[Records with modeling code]
◇ ◇ ◇ ◇ ◇

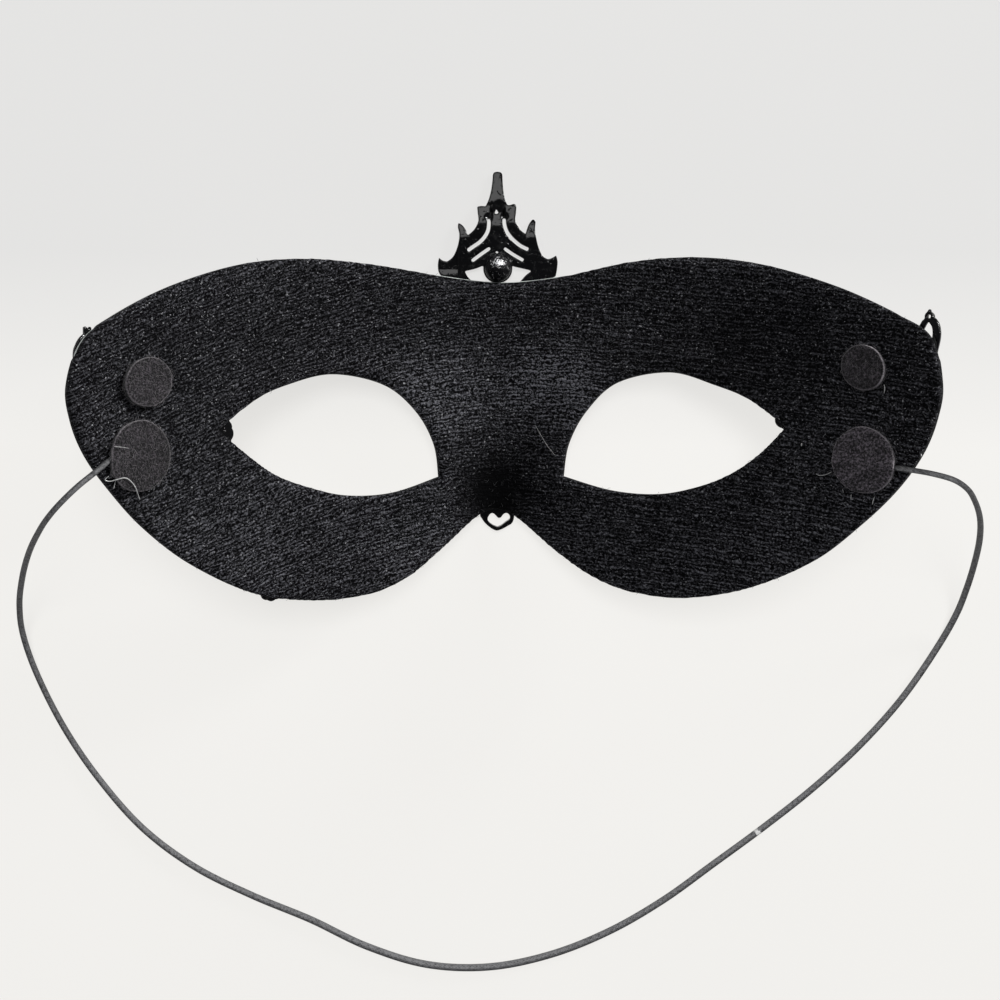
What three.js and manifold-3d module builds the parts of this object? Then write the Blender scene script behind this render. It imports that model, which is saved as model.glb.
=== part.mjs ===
// Half mask for a masquerade, lying face down: a thin moulded shell with a ribbed knit lining,
// black cast filigree on its front, four felt discs and an elastic cord.
// Millimetres, +Z up. +X is to the right and +Y towards the crest, seen from the lined side.
//
// Shell, lining, discs and side castings are drawn flat and then formed round the face.
// In the flat, u runs across the mask, v up it, and w from the shell's front towards the wearer.

import * as THREE from 'three';
import { mergeVertices } from 'three/addons/utils/BufferGeometryUtils.js';
import Module from 'manifold-3d';

// Forming: the bend round the head, and the ridge over the nose below the brow
const WRAP_RADIUS = 108;
const NOSE_RISE = 7;
const NOSE_HALF_WIDTH = 15;
const NOSE_TOP_V = 5;
const NOSE_BLEND = 7;
const CENTRE_X = -0.45;
const CENTRE_Y = -3.5;

// Thicknesses and glue gaps, from the floor up
const CASTING_THICKNESS = 1.6;
const GLUE_GAP = 0.3;
const SHELL_THICKNESS = 0.8;
const LINING_THICKNESS = 0.9;
const DISC_THICKNESS = 1.0;
const SIDE_CASTING_THICKNESS = 1.4;
const SIDE_CASTING_GAP = 0.4;

const SHELL_LIFT = CASTING_THICKNESS + GLUE_GAP;
const LINING_BOTTOM = SHELL_THICKNESS + GLUE_GAP;
const LINING_TOP = LINING_BOTTOM + LINING_THICKNESS;

// The flat sheet that a layer is cut from, and the cells that it is divided into before forming
const SHEET = { width: 184, height: 76, middleV: -5, columns: 30, rows: 11, crownRadius: 1500 };

// Right half of the outline, from the dip over the nose round to the notch under it
const HALF_OUTLINE = [
  [0, 23.8], [13, 25.2], [26, 27.5], [39, 28.5], [51.9, 27.1], [66, 23], [77.9, 17.7], [84.7, 13.4],
  [86.8, 5.4], [85.7, -0.9], [82.9, -7.3], [78, -14.2], [71.5, -21.5], [62.3, -29.4], [50, -36],
  [38, -38.7], [27.5, -38.3], [19.6, -35.8], [12.3, -30.7], [4.7, -24.4], [0, -22.7],
];
const OUTLINE_STEPS_PER_SPAN = 2;

// Right eye hole, between its inner and outer corners
const EYE_INNER = [12.75, -15.4];
const EYE_OUTER = [56.7, -4.4];
const EYE_UPPER = [[13.7, -8.8], [17.1, -2.1], [23.3, 3.5], [33.5, 5.8], [42.4, 3.7], [49.3, 0.9]];
const EYE_LOWER = [[51.1, -9.4], [45.4, -13.5], [38.7, -16.4], [31, -18.2], [22, -18]];
const EYE_UPPER_STEPS = 14;
const EYE_LOWER_STEPS = 12;

// Felt discs: the large ones are glued over the cord's ends, the small ones above them
const FELT_DISCS = [
  { name: 'felt_disc_small_left', u: -71.0, v: 5.1, diameter: 9.1 },
  { name: 'felt_disc_small_right', u: 72.6, v: 7.9, diameter: 8.8 },
  { name: 'felt_disc_large_left', u: -72.9, v: -8.2, diameter: 12.5 },
  { name: 'felt_disc_large_right', u: 72.3, v: -9.3, diameter: 12.6 },
];

// Centre casting, right half: crest above the dip, forehead plate, nose bar and heart loop
const HALF_CREST = [
  [0, 45.8], [0.75, 45.6], [1.0, 45.2], [1.1, 42.5], [1.55, 40.6], [2.35, 39.1], [4.0, 39.25], [3.95, 36],
  [4.3, 34.9], [5.95, 33.3], [7.0, 35], [7.75, 36.1], [8.0, 35.6], [7.8, 32.9], [8.2, 30.9], [9.1, 28.9],
  [10.25, 28.2], [11.95, 28.95], [12.2, 27.4], [11.8, 25.4],
];
const HALF_PLATE = [
  [8.8, 22.9], [6.4, 20.2], [5.0, 16.5], [3.9, 11], [3.0, 4], [2.7, -4], [3.0, -12], [3.6, -18],
  [4.1, -22], [3.8, -24.2], [3.2, -25.7], [1.9, -26.9], [0, -27.6],
];
const HALF_KITE = [[0, 28.6], [3.3, 27.1], [7.0, 26.1], [5.1, 24.2], [0, 19.4]];
const HALF_HEART = [
  [0, -24.75], [0.6, -24.1], [1.4, -23.75], [2.1, -24.15], [2.4, -24.95], [2.0, -25.7], [0.9, -26.4],
  [0, -26.8],
];
const CREST_SLOTS = [
  {
    path: [[1.66, 36.5], [1.76, 35.2], [2.2, 34], [3.03, 32.7], [4.0, 31.6], [4.98, 30.8], [6.15, 30.1]],
    width: 0.82,
  },
  { path: [[1.32, 30.8], [2.93, 29.35], [5.42, 27.9]], width: 0.75 },
];
const ALMOND_OPENINGS = [
  { v: 38, height: 1.5, width: 1.15 },
  { v: 29.95, height: 1.1, width: 1.0 },
  { v: 15.5, height: 6, width: 3.8 },
  { v: 8, height: 6.4, width: 2.4 },
  { v: -0.5, height: 6.5, width: 2.1 },
  { v: -9, height: 6.5, width: 2.2 },
  { v: -17.5, height: 6.5, width: 3 },
];
const FOREHEAD_SCROLL = {
  path: [[3.9, 11.6], [7.2, 12], [9.9, 14.4], [9.8, 17.4], [7.6, 17.9]],
  widths: [1.6, 1.0],
};
const CENTRE_CASTING_SHIFT = -0.5;
const NOSE_LEAF = { path: [[2.4, -9.5], [5.6, -12.4], [7, -17]], width: 2.4 };

// Bead in its cup, over the dip
const BEAD_V = 26.6;
const BEAD_RADIUS = 2.7;
const CUP_RADIUS = 3.05;
const CUP_FLOOR = 0.7;
const BEAD_GAP = 0.1;
const BEAD_FOOT_RADIUS = 2.0;

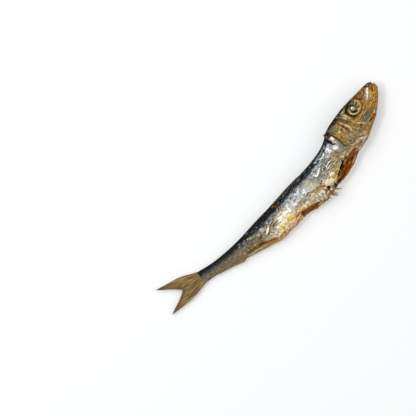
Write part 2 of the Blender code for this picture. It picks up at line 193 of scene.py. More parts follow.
def curve_through(points, at):
    """A smooth curve through (x, y) points: a cubic between neighbours, with averaged slopes."""
    x, y = np.array(points, float).T
    slope = np.gradient(y, x)
    i = np.clip(np.searchsorted(x, at, side="right") - 1, 0, len(x) - 2)
    step = x[i + 1] - x[i]
    t = np.clip((at - x[i]) / step, 0.0, 1.0)
    start = (1 + 2 * t) * (1 - t) ** 2 * y[i] + t * (1 - t) ** 2 * step * slope[i]
    end = t * t * (3 - 2 * t) * y[i + 1] + t * t * (t - 1) * step * slope[i + 1]
    return start + end


def lattice_noise(along_share, round_share, cells, seed):
    """The solid's own noise: random values on a grid that closes on itself round the body."""
    values = np.random.default_rng(seed).uniform(-1.0, 1.0, (cells[0] + 2, cells[1]))
    u, v = along_share * cells[0], round_share * cells[1]
    i, j = np.floor(u).astype(int), np.floor(v).astype(int)
    p, q = smoothstep(0.0, 1.0, u - i), smoothstep(0.0, 1.0, v - j)
    i, j, k = np.clip(i, 0, cells[0]), j % cells[1], (j + 1) % cells[1]
    near = values[i, j] * (1 - q) + values[i, k] * q
    far = values[i + 1, j] * (1 - q) + values[i + 1, k] * q
    return near * (1 - p) + far * p


def random_slopes():
    """256 directions spread evenly over a sphere, for the gradient noise."""
    turned = np.random.default_rng(7).normal(size=(256, 3))
    return turned / np.linalg.norm(turned, axis=1)[:, None]


SLOPES = random_slopes()
# Primes that scatter the random slopes over the grid and the seeds
HASH_PRIMES = (73856093, 19349663, 83492791)
SEED_PRIME = 7919
MIXING_PRIME = 1274126177
NOISE_TOP = 1.7  # what brings the noise's usual peaks to 1


def noise(seed, x, y, z):
    """Gradient noise from about -1 to 1: a random slope at each whole-number point, blended."""
    x, y, z = np.broadcast_arrays(x, y, z)
    cells = [np.floor(c).astype(np.int64) for c in (x, y, z)]
    parts = [c - k for c, k in zip((x, y, z), cells)]
    fades = [t * t * t * (t * (t * 6.0 - 15.0) + 10.0) for t in parts]
    total = np.zeros(x.shape)
    for corner in itertools.product((0, 1), repeat=3):
        key = np.full(x.shape, seed * SEED_PRIME, np.int64)
        for cell, bit, prime in zip(cells, corner, HASH_PRIMES):
            key ^= (cell + bit) * prime
        key = ((key ^ (key >> 13)) * MIXING_PRIME) & 0x7FFFFFFF
        slope = SLOPES[(key >> 9) & 255]
        dot = sum(slope[..., a] * (parts[a] - corner[a]) for a in range(3))
        for fade, bit in zip(fades, corner):
            dot = dot * (fade if bit else 1.0 - fade)
        total += dot
    return total * NOISE_TOP


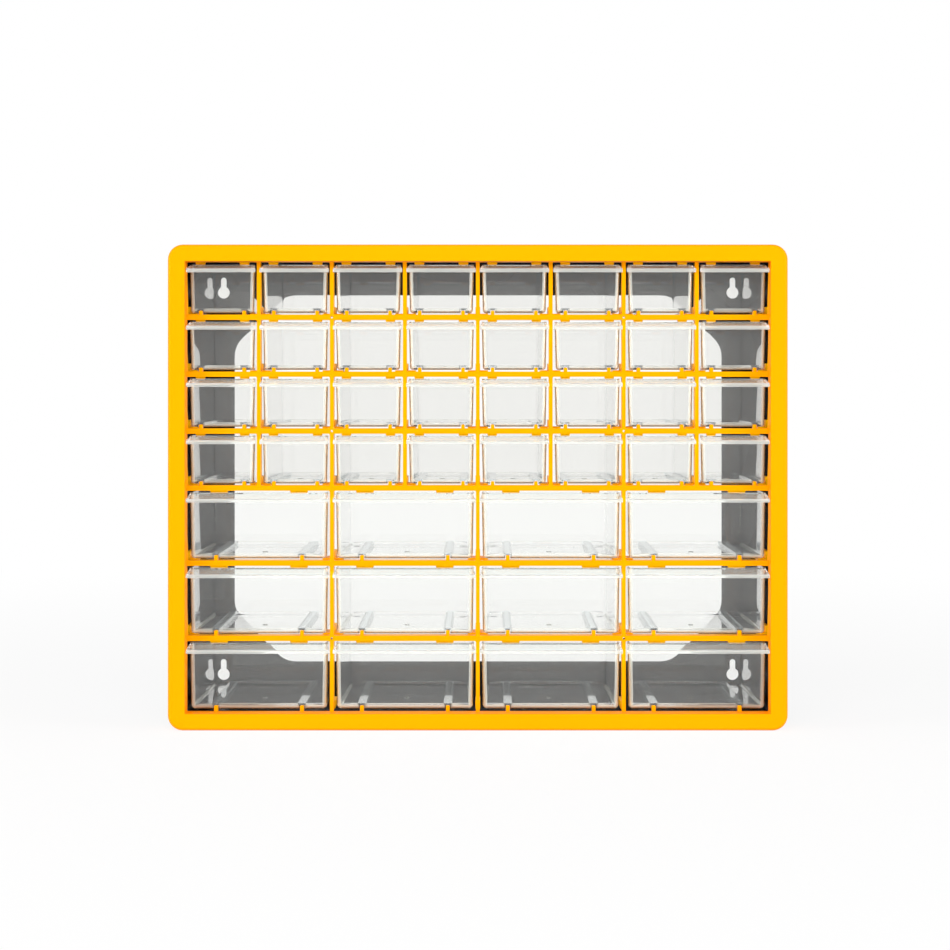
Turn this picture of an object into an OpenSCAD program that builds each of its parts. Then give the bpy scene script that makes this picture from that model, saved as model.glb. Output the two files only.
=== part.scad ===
// Bench and wall cabinet for small parts: a moulded front frame whose grid of cells holds clear
// drawers, and a rear casing with an open back and keyhole slots for hanging.
// Millimetres. X to the right, Y to the back, Z up, origin at the middle of the base.

/* [Cells] */
// Small drawers side by side
small_columns = 8; // [4:2:8]
// Rows of small drawers
small_rows = 4; // [1:1:4]
// Rows of large drawers
large_rows = 3; // [1:1:3]
// Clear width of a small cell
small_cell_w = 55.6; // [50:0.1:75]
// Clear height of a small cell
small_cell_h = 41.5; // [34:0.1:60]
// Clear height of a large cell
large_cell_h = 56.1; // [34:0.1:80]
// Width of the upright bars
bar_w = 3; // [2:0.1:5]
// Height of the cross rails
rail_h = 4.2; // [3.6:0.1:8]

/* [Front frame] */
// Width of the frame's face at the sides
face_w = 13.8; // [12.5:0.1:22]
// Height of the frame's face at the top and the bottom
face_h = 13.45; // [12.5:0.05:22]
// Thickness of the face
face_t = 3; // [2:0.1:4]
// Radius of the frame's outer corners
corner_r = 12; // [8:0.5:18]
// Radius of the frame's rounded front edge
edge_r = 3; // [1:0.1:4]
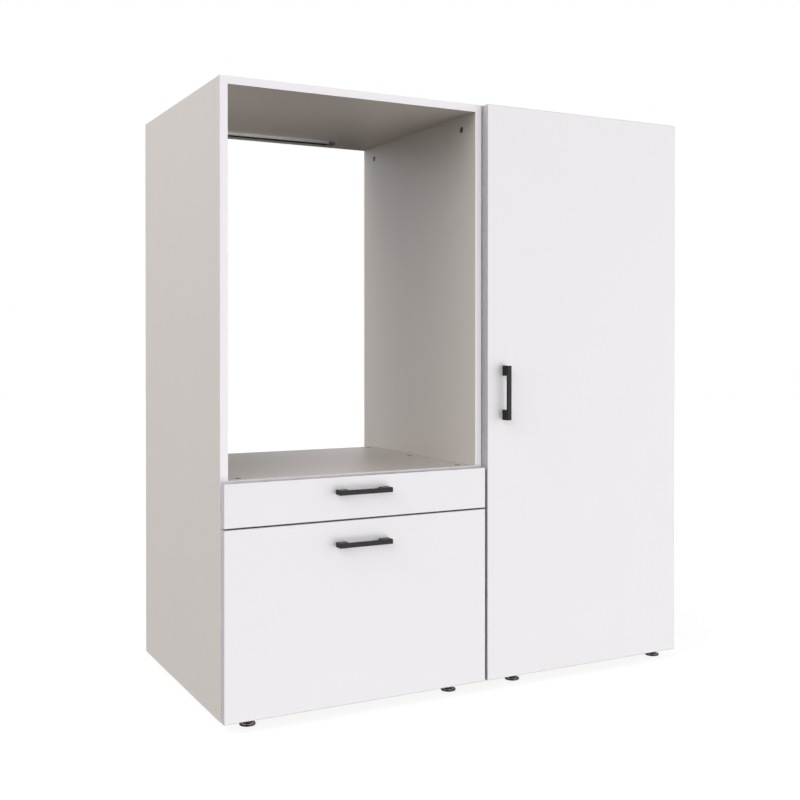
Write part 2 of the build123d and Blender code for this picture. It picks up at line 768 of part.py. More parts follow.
# The door, with a pocket for each hinge cup and two holes for the cup's dowels
door_handle_inset = 49.5
door_handle_height = 711.5
door_handle_x = door_x0 + door_handle_inset
door_handle_z = base_z + door_handle_height
door_hinge_round = 2.0
dowel_radius = 4.0
dowel_length = 9.0
dowel_spacing = 45.0
dowel_shift = 9.5
cup_planes = [Plane(origin=(cup_x, front_rear_y, z), x_dir=RIGHT, z_dir=REARWARD) for z in hinge_zs]


def dowel_places():
    """The two dowels of a hinge cup, seen on the cup's plane."""
    return [(-dowel_shift, side * dowel_spacing / 2) for side in (-1, 1)]


with BuildPart() as door:
    slab(door_x0, door_x1, front_face_y, front_rear_y, base_z, top_z)
    soften(door.edges().group_by(Axis.Y)[0])
    soften(door.edges().filter_by(Axis.Z).group_by(Axis.Y)[-1].sort_by(Axis.X)[-1], door_hinge_round)
    with Locations(*cup_planes):
        Hole(radius=cup_radius, depth=cup_depth)
    for cup_plane in cup_planes:
        with BuildSketch(cup_plane):
            with Locations(*dowel_places()):
                Circle(dowel_radius)
        extrude(amount=-dowel_length, mode=Mode.SUBTRACT)
    drill_handle_screws(door_handle_x, door_handle_z, UP, front_rear_y)
door.part.label = "door"
export_step(door.part, "parts/door.step")

make_handle("door", door_handle_x, door_handle_z, UP)
make_handle_screws("door", door_handle_x, door_handle_z, UP, front_rear_y)

# Hinge cups: a drawn cup with a flange, two dowels, and two ears that hold the pin
cup_floor = 0.5
flange_radius = 20.0
flange_thickness = 1.0
flange_margin = 4.6
flange_edge_x = door_x1 - flange_margin
flange_corner = 3.0
wing_width = 15.0
wing_length = 58.0
ear_inner = 4.4
ear_outer = 7.6
ear_height = 5.6
with BuildPart() as hinge_cups:
    for cup_plane, z in zip(cup_planes, hinge_zs):
        with BuildSketch(cup_plane):
            Circle(flange_radius)
            with Locations((-dowel_shift, 0)):
                RectangleRounded(wing_width, wing_length, radius=flange_corner)
            with Locations((flange_edge_x - cup_x + flange_radius / 2, 0)):
                Rectangle(flange_radius, 2 * flange_radius, mode=Mode.SUBTRACT)
            Circle(cup_radius - cup_wall, mode=Mode.SUBTRACT)
        extrude(amount=flange_thickness)
        with BuildSketch(cup_plane):
            Circle(cup_radius)
            Circle(cup_radius - cup_wall, mode=Mode.SUBTRACT)
        extrude(amount=-cup_depth)
        with BuildSketch(cup_plane.offset(-cup_depth)):
            Circle(cup_radius)
        extrude(amount=cup_floor)
        with BuildSketch(cup_plane):
            with Locations(*dowel_places()):
                Circle(dowel_radius)
        extrude(amount=-dowel_length)
        ear_x0 = pin_x - barrel_radius
        for side in (-1, 1):
            with BuildSketch(cup_plane.offset(-cup_depth)):
                Circle(cup_radius)
                with Locations(((ear_x0 - cup_x) / 2 - cup_radius / 2, 0)):
                    Rectangle(ear_x0 - cup_x + cup_radius, 2 * cup_radius, mode=Mode.SUBTRACT)
                with Locations((0, side * (ear_inner - cup_radius))):
                    Rectangle(2 * cup_radius, 2 * cup_radius, mode=Mode.SUBTRACT)
                with Locations((0, side * (ear_outer + cup_radius))):
                    Rectangle(2 * cup_radius, 2 * cup_radius, mode=Mode.SUBTRACT)
            extrude(amount=ear_height)
        with BuildSketch(Plane(origin=(pin_x, pin_y, z - ear_outer))):
            Circle(pin_radius)
        extrude(amount=2 * ear_outer)
hinge_cups.part.label = "hinge_cups"
export_step(hinge_cups.part, "parts/hinge_cups.step")

# Hinge arms: a barrel on the pin, a strap that goes round the side panel's edge, and a channel on the plate
arm_half_width = 4.0
strap = 2.0
neck_clearance = 6.0
arm_height = 13.0
arm_set_back = 8.0
arm_length = 54.0
neck_x1 = hinge_wall_x - neck_clearance
neck_x0 = neck_x1 - strap
arm_web_x = hinge_wall_x - arm_height
arm_y0 = front_y + arm_set_back
arm_y1 = arm_y0 + arm_length
arm_channel_half = 8.0
plate_gap = 0.2
with BuildPart() as hinge_arms:
    strap_y0 = pin_y - barrel_radius
    strap_y1 = strap_y0 + strap
    for z in hinge_zs:
        with BuildSketch(Plane(origin=(0, 0, z))):
            with BuildLine():
                Polyline(
                    (pin_x, strap_y0), (neck_x0, strap_y0), (neck_x0, arm_y0), (arm_web_x, arm_y0),
                    (arm_web_x, arm_y0 + strap), (neck_x1, arm_y0 + strap), (neck_x1, strap_y1),
                    (pin_x, strap_y1), close=True,
                )
            make_face()
            with Locations((pin_x, pin_y)):
                Circle(barrel_radius)
                Circle(pin_radius + pin_clearance, mode=Mode.SUBTRACT)
        extrude(amount=arm_half_width, both=True)
        slab(
            arm_web_x, hinge_wall_x - plate_thickness - plate_gap, arm_y0, arm_y1,
            z - arm_channel_half, z + arm_channel_half,
        )
        slab(
            arm_web_x + strap, hinge_wall_x, arm_y0 + strap, arm_y1 + strap,
            z - arm_channel_half + strap, z + arm_channel_half - strap, mode=Mode.SUBTRACT,
        )
hinge_arms.part.label = "hinge_arms"
export_step(hinge_arms.part, "parts/hinge_arms.step")

# Hinge plates: a wing plate screwed to the side panel and a spine inside the arm
spine_half = arm_channel_half - strap - plate_gap
spine_x = arm_web_x + strap
spine_set_back = 20.0
spine_y0 = front_y + spine_set_back
plate_half_depth = 10.0
plate_half_height = 25.0
with BuildPart() as hinge_plates:
    for z in hinge_zs:
        plate_y = front_y + plate_set_back
        slab(
            hinge_wall_x - plate_thickness, hinge_wall_x,
            plate_y - plate_half_depth, plate_y + plate_half_depth,
            z - plate_half_height, z + plate_half_height,
        )
        slab(spine_x, hinge_wall_x, spine_y0, arm_y1, z - spine_half, z + spine_half)
    with Locations(*[place.offset(plate_thickness) for place in plate_screws]):
        Hole(radius=screw_radius, depth=plate_thickness)
hinge_plates.part.label = "hinge_plates"
export_step(hinge_plates.part, "parts/hinge_plates.step")

# Soft bumpers on the free edge of the door, just clear of the side panel
bumper_radius = 5.0
bumper_thickness = front_gap - 0.1
bumper_margin = 60.0
with BuildPart() as door_bumpers:
    for z in (base_z + bumper_margin, top_z - bumper_margin):
        with BuildSketch(Plane(origin=(tall_x0 + board / 2, front_rear_y, z), z_dir=REARWARD)):
            Circle(bumper_radius)
        extrude(amount=bumper_thickness)
door_bumpers.part.label = "door_bumpers"
export_step(door_bumpers.part, "parts/door_bumpers.step")
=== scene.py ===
import json
import math

import bmesh
import bpy
from mathutils import Matrix, Vector


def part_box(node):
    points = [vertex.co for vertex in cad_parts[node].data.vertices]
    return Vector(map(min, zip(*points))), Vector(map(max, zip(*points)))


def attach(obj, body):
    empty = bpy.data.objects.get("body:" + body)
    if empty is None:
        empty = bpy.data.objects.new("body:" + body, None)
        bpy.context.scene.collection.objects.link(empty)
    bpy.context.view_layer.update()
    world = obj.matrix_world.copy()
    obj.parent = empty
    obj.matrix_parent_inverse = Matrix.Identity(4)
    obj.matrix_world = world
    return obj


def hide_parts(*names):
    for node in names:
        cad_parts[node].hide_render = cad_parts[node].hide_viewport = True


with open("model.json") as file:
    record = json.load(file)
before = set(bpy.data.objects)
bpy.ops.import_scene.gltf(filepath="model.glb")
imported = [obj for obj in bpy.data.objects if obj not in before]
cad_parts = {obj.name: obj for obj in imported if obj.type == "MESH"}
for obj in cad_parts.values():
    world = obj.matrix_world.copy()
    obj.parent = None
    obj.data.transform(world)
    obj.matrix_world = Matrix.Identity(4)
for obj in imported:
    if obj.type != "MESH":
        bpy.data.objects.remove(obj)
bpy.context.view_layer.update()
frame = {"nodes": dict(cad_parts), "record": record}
nodes = frame["nodes"]
MM = 0.001
X, Y, Z = 0, 1, 2
LOW, HIGH = 0, 1

# Kinds of node that most finishes use
COORDINATES, NOISE, CELLS = "ShaderNodeTexCoord", "ShaderNodeTexNoise", "ShaderNodeTexVoronoi"
MATH, VECTORS, RANGE = "ShaderNodeMath", "ShaderNodeVectorMath", "ShaderNodeMapRange"

# A Mix node's colour sockets go by number, because others have the same names
FACTOR, COLOUR_A, COLOUR_B, MIXED = 0, 6, 7, 2


def linear(hex_colour):
    """An sRGB hex colour as linear RGBA."""
    parts = [int(hex_colour[i:i + 2], 16) / 255 for i in (1, 3, 5)]
    return (*[c / 12.92 if c <= 0.04045 else ((c + 0.055) / 1.055) ** 2.4 for c in parts], 1.0)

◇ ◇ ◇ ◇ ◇

== Your instructions ==
Give back exactly the lines running from the line that contains "Write part 2 of the Blender" through the line that contains "NOISE_TOP = 1.7", and nothing outside them.

== Completed exercise ==
Write part 2 of the Blender code for this picture. It picks up at line 193 of scene.py. More parts follow.
def curve_through(points, at):
    """A smooth curve through (x, y) points: a cubic between neighbours, with averaged slopes."""
    x, y = np.array(points, float).T
    slope = np.gradient(y, x)
    i = np.clip(np.searchsorted(x, at, side="right") - 1, 0, len(x) - 2)
    step = x[i + 1] - x[i]
    t = np.clip((at - x[i]) / step, 0.0, 1.0)
    start = (1 + 2 * t) * (1 - t) ** 2 * y[i] + t * (1 - t) ** 2 * step * slope[i]
    end = t * t * (3 - 2 * t) * y[i + 1] + t * t * (t - 1) * step * slope[i + 1]
    return start + end


def lattice_noise(along_share, round_share, cells, seed):
    """The solid's own noise: random values on a grid that closes on itself round the body."""
    values = np.random.default_rng(seed).uniform(-1.0, 1.0, (cells[0] + 2, cells[1]))
    u, v = along_share * cells[0], round_share * cells[1]
    i, j = np.floor(u).astype(int), np.floor(v).astype(int)
    p, q = smoothstep(0.0, 1.0, u - i), smoothstep(0.0, 1.0, v - j)
    i, j, k = np.clip(i, 0, cells[0]), j % cells[1], (j + 1) % cells[1]
    near = values[i, j] * (1 - q) + values[i, k] * q
    far = values[i + 1, j] * (1 - q) + values[i + 1, k] * q
    return near * (1 - p) + far * p


def random_slopes():
    """256 directions spread evenly over a sphere, for the gradient noise."""
    turned = np.random.default_rng(7).normal(size=(256, 3))
    return turned / np.linalg.norm(turned, axis=1)[:, None]


SLOPES = random_slopes()
# Primes that scatter the random slopes over the grid and the seeds
HASH_PRIMES = (73856093, 19349663, 83492791)
SEED_PRIME = 7919
MIXING_PRIME = 1274126177
NOISE_TOP = 1.7  # what brings the noise's usual peaks to 1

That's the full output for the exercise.